Appellants attempted during the trial to elicit from two witnesses testimony regarding prior accidents and prior difficulties at the 79th Street Causeway which would have a bearing on Capeletti's prior knowledge of the bridge's malfunctioning and the foreseeability of the accident causing injury to the appellants.
*363 Appellees objected to the materiality of these questions, and the court excluded the testimony. While we do not find error in the record because the appellants made no proffer with respect to the dates or circumstances of any prior accidents on the bridge, we think that upon retrial a similar line of questioning might be appropriate provided the appellants, as a predicate therefor, could establish that the accidents were not too remote in time nor occurred under dissimilar conditions nor would give rise to collateral issues which would create confusion of the issues being tried. See, Perret v.
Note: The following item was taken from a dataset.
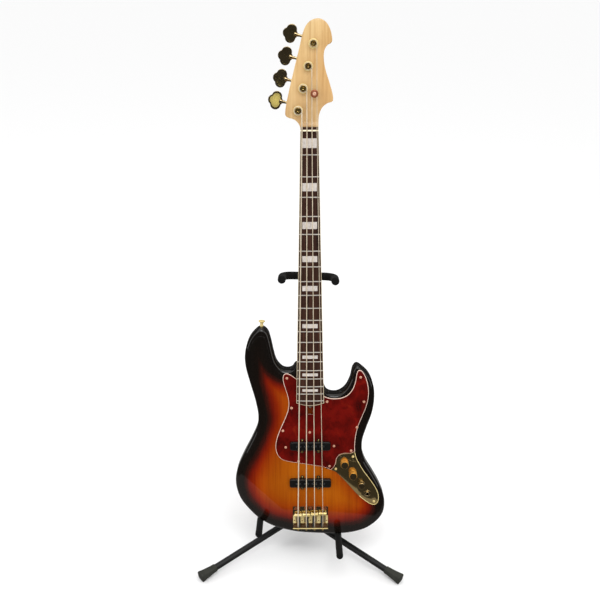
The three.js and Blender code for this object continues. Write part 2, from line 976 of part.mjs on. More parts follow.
function stringRetainer() {
  return turned(
    [
      [0, HEAD_FACE + GAP],
      [3, HEAD_FACE + GAP],
      [3, 6.9],
      [8, 6.9],
      [8.4, 7.6],
      [7.4, 9],
      [4.6, 9.6],
      [4.2, 10.6],
      [0, 11],
    ],
    [RETAINER.x, RETAINER.u, 0],
    [0, 0, 1],
    20,
  );
}

// ---------- strings ----------
function guitarString(i) {
  const r = STRING_RADII[i];
  const post = POSTS[i];
  const wrap = POST_RADIUS + GAP + r;
  const x0 = SADDLE_X[i];
  const path = [
    [x0, BRIDGE.lip - 1.5, 6.6],
    [x0, SADDLE_U[i] - 1.5, SADDLE_TOP + r - 0.15],
    [x0, SADDLE_U[i] + 1, SADDLE_TOP + r],
    [stringX(i, SCALE), SCALE + 0.4, NUT_SLOT + r],
    [stringX(i, SCALE), SCALE + 3.4, NUT_SLOT + r - 0.2],
  ];
  const start = 7.4;
  if (i >= 2) {
    const t = (RETAINER.u - SCALE) / (post.u - SCALE);
    const x = NUT_X[i] + (post.x + wrap - NUT_X[i]) * t;
    path.push([x, RETAINER.u - 3, 5.3]);
    path.push([x, RETAINER.u + 3, 5.2]);
  }
  const turns = 2;
  const pitch = 2 * r + GAP;
  const low = i >= 2 ? 5.6 : start;
  for (let k = 0; k <= turns * 12; k++) {
    const a = (k / 12) * 2 * Math.PI;
    const n = low - pitch * (k / 12);
    path.push([post.x + wrap * Math.cos(a), post.u + wrap * Math.sin(a), n]);
  }
  const ball = turned(
    [
      [0, -2.6],
      [2.2, -2.2],
      [2.6, 0],
      [2.2, 2.2],
      [0, 2.6],
    ],
    [x0, BRIDGE.lip - 3.1, 6.4],
    [0, 0, 1],
    8,
  );
  return join(tube(path, r, 6), ball);
}

// ---------- stand ----------
function hollowTube(outer, wall, from, to, sides) {
  return ring([0, from, SHAFT_N], [0, 1, 0], outer, outer - wall, to - from, sides);
}

function uprightTube() {
  return hollowTube(TUBE_RADIUS, TUBE_WALL, TUBE_BOTTOM, TUBE_TOP, 28);
}

function heightCollar() {
  const sleeve = ring(
    [0, TUBE_TOP - 26, SHAFT_N],
    [0, 1, 0],
    TUBE_RADIUS + 4,
    TUBE_RADIUS + GAP,
    26,
    20,
  );
  const cap = ring([0, TUBE_TOP - 0.2, SHAFT_N], [0, 1, 0], TUBE_RADIUS + 4, INNER_RADIUS + GAP, 8, 20);
  const boss = rod(
    [0, TUBE_TOP - 12, SHAFT_N - TUBE_RADIUS - 2.5],
    [0, TUBE_TOP - 12, SHAFT_N - TUBE_RADIUS - 10],
    7,
    20,
  );
  const bore = rod(
    [0, TUBE_TOP - 12, SHAFT_N - TUBE_RADIUS - 0.5],
    [0, TUBE_TOP - 12, SHAFT_N - TUBE_RADIUS - 20],
    3.3,
    16,
  );
  const seat = rod([0, TUBE_TOP - 60, SHAFT_N], [0, TUBE_TOP + GAP, SHAFT_N], TUBE_RADIUS + GAP, 20);
  return cut(join(sleeve, cut(cap, seat), boss), bore);
}

function heightKnob() {
  const u = TUBE_TOP - 12;
  const outer = SHAFT_N - TUBE_RADIUS;
  const stem = rod([0, u, outer - GAP - 0.2], [0, u, outer - 14], 3, 16);
  let grip = rod([0, u, outer - 11], [0, u, outer - 24], 12, 24);
  for (let k = 0; k < 6; k++) {
    const a = (k / 6) * 2 * Math.PI;
    const x = 14.5 * Math.cos(a);
    const y = u + 14.5 * Math.sin(a);
    grip = grip.subtract(rod([x, y, outer - 9], [x, y, outer - 26], 4.5, 14));
  }
  return join(stem, grip);
}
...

Seaboard Coast Line Railroad Company, Fla. 1974, 299 So. 2d 590.
We have also considered the appellants' other two points on appeal and find them unnecessary to consider at this time.
Therefore, for the reasons stated and upon the authorities cited, the judgment is reversed and the cause remanded for a new trial.
Reversed and remanded.
RAWLS, JOHN S., Associate Judge (dissenting).
I dissent. There is absolutely no showing by plaintiffs that defendant, Capeletti Brothers, Inc., was guilty of actionable negligence. To establish actionable negligence, a plaintiff must prove: 1) the existence of a duty on the part of the defendant to protect the plaintiff from the injury or damage of which he complained; 2) failure of the defendant to perform that duty; and 3) injury or damage to the plaintiff arising from such failure. Peeler v. Independent Life and Accident Ins. Co., 206 So. 2d 34 (3 Fla.App. 1967).
Plaintiffs failed to either establish that Capeletti was in control of the bridge at the time of the accident or that Capeletti committed any wrong. As plaintiffs failed to establish a prima facie case against Capeletti, the trial court's final judgment of directed verdict is correct. I would affirm.